Longtime N.S. volunteer firefighter battling cancer won't receive compensation
CBC
When Bruce Masales was diagnosed with Stage 4 bladder cancer, he says the news came without warning.
But as a longtime volunteer Halifax firefighter, Masales said he at least took comfort in the belief he would receive financial compensation.
However, Masales said he was told he doesn't qualify under the provincial Workers' Compensation Board or other municipal insurance coverage, falling through a gap in both systems.
"I'm sitting there — I was kind of shocked," Masales, 60, said recently.
The doctors discovered the cancer during an unrelated surgery he had last summer, Masales said.
He was diagnosed in August 2024 with metastatic Stage 4 bladder cancer — meaning it had spread to other organs. Masales was originally told he had about a year to live.
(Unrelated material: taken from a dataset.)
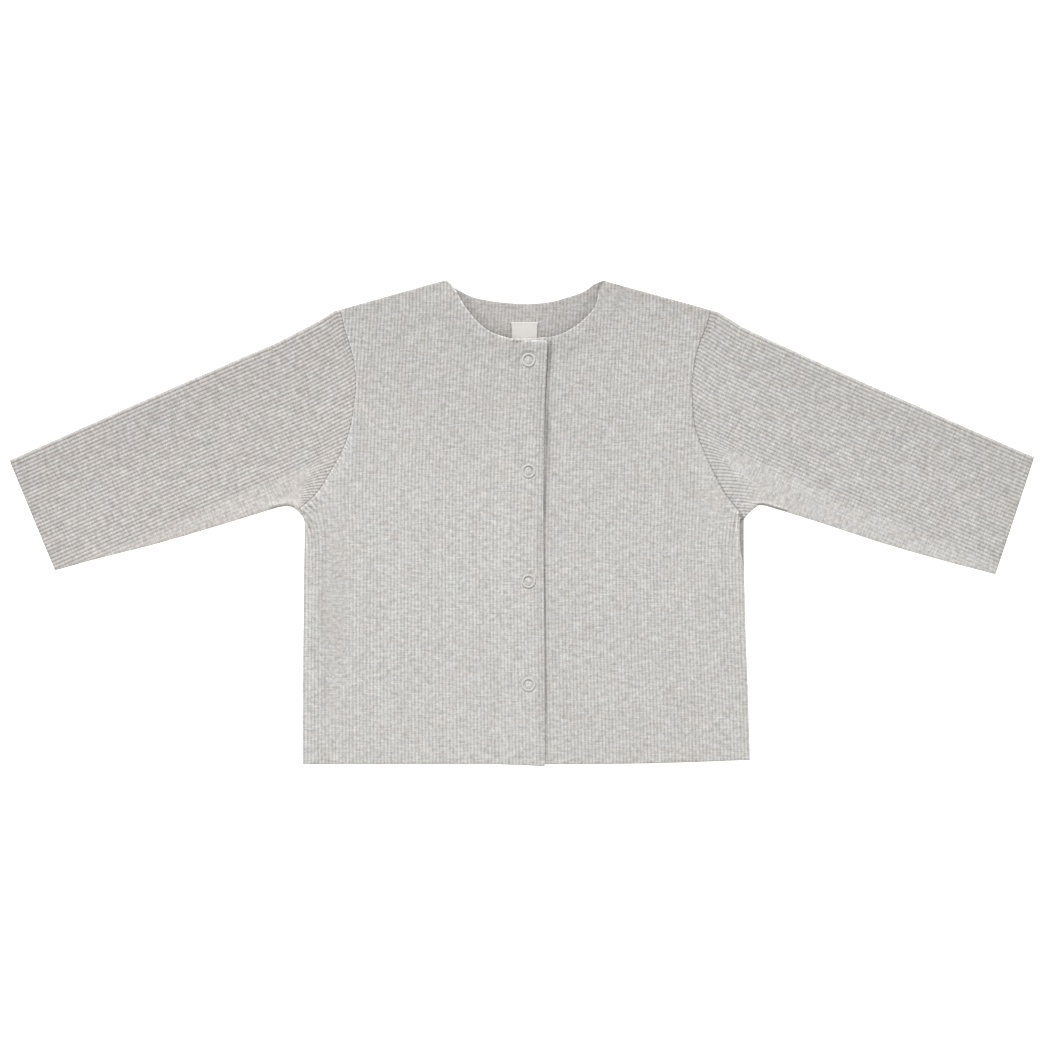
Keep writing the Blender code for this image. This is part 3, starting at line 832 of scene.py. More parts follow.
@dataclass(frozen=True)
class RibFlow:
    """How the ribs of the body run: upright, with a lean towards the neck and a turn at the underarms."""

    cut: BodyCut
    count: int = 129
    lean: float = 0.006
    lean_from: float = -0.025
    lean_rise: float = 0.170
    flare: float = 0.004
    flare_rise: float = 0.050
    flare_reach: float = 0.035
    turn: Sides = Sides(0.0060, 0.0)
    turn_from: float = -0.010
    turn_rise: float = 0.022
    turn_reach: float = 0.008
    rounds: int = 12

    def middle(self, y: Array) -> tuple[Array, Array]:
        """Middle and half width of the body at a height, kept the same above the underarms."""
        right, left = (np.interp(y, self.cut.side_y, out) for out in self.cut.side_out)
        return (left - right) / 2, (left + right) / 2

    def drift(self, x: Array, y: Array) -> Array:
        """Tells how far the ribs have moved sideways.

        Args:
            x: places across the body.
            y: heights in the plan.

        Returns:
            The way towards the left at each of them.
        """
        middle, half = self.middle(y)
        within = np.maximum(half - np.abs(x - middle), 0)
        side = np.where(x > middle, 1, -1)
        turn = np.where(x > middle, self.turn.left, self.turn.right)
        lean = self.lean * np.clip((y - self.lean_from) / self.lean_rise, 0, 1) ** 2
        wide = self.flare * ease((y - self.lean_from) / self.flare_rise) * np.exp(-within / self.flare_reach)
        turned = turn * ease((y - self.turn_from) / self.turn_rise) * np.exp(-within / self.turn_reach)
        return lean + side * (wide + turned)

    def number(self, spots: Array) -> Array:
        """The rib number at each point: whole numbers are valleys and halves are crests."""
        middle, half = self.middle(spots[:, 1])
        return (spots[:, 0] - self.drift(*spots.T) - middle) / half * self.count / 2

    def line(self, number: float, y: Array) -> Array:
        """Follows one rib number by closing in on where it has drifted to.

        Args:
            number: the rib number.
            y: heights in the plan.

        Returns:
            Its points at those heights.
        """
        middle, half = self.middle(y)
        straight = middle + number * half * 2 / self.count
        x = straight
        for _ in range(self.rounds):
            x = (x + straight + self.drift(x, y)) / 2
        return pairs(x, y)

    def lines(self, low: float, high: float, per_rib: int, y: Array) -> list[Array]:
        """Lines from one rib number up to another, so many to a rib."""
        return [self.line(step / per_rib, y) for step in range(ceil(low * per_rib), ceil(high * per_rib))]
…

"I'm going, 'Well, wait a minute, what happened to Stage 1, 2, 3, and I bypassed that?,' … because I just had no symptoms," he said.
Masales spent a 21-year volunteer career at Station 16 in his home community of Eastern Passage, retiring in 2017.
He said he loved the role. It was hard work being a volunteer firefighter and handling a day job, but it was important to "give back to the community."
The workers' compensation board has presumptively covered bladder cancer for firefighters since 1993, recognizing the increased cancer risk related to being a firefighter.
"I never smoked in my life, never did drugs in my life, didn't drink enough to say I drank," Masales said. "I know people that did all three to excess, and they're healthy as a horse."
Masales originally applied to the workers' compensation board because he appeared to fit their criteria of serving at least 15 years to qualify for bladder-cancer coverage. But his claim was rejected because the Halifax Regional Municipality only began paying into the board in January 2021 — after Masales had left.
"Found … the [Firefighters' Compensation Act] that said the province would take care of their firefighters," Masales said.
"Well, they'll only take care of them if the municipalities that they are in, are paying the money in."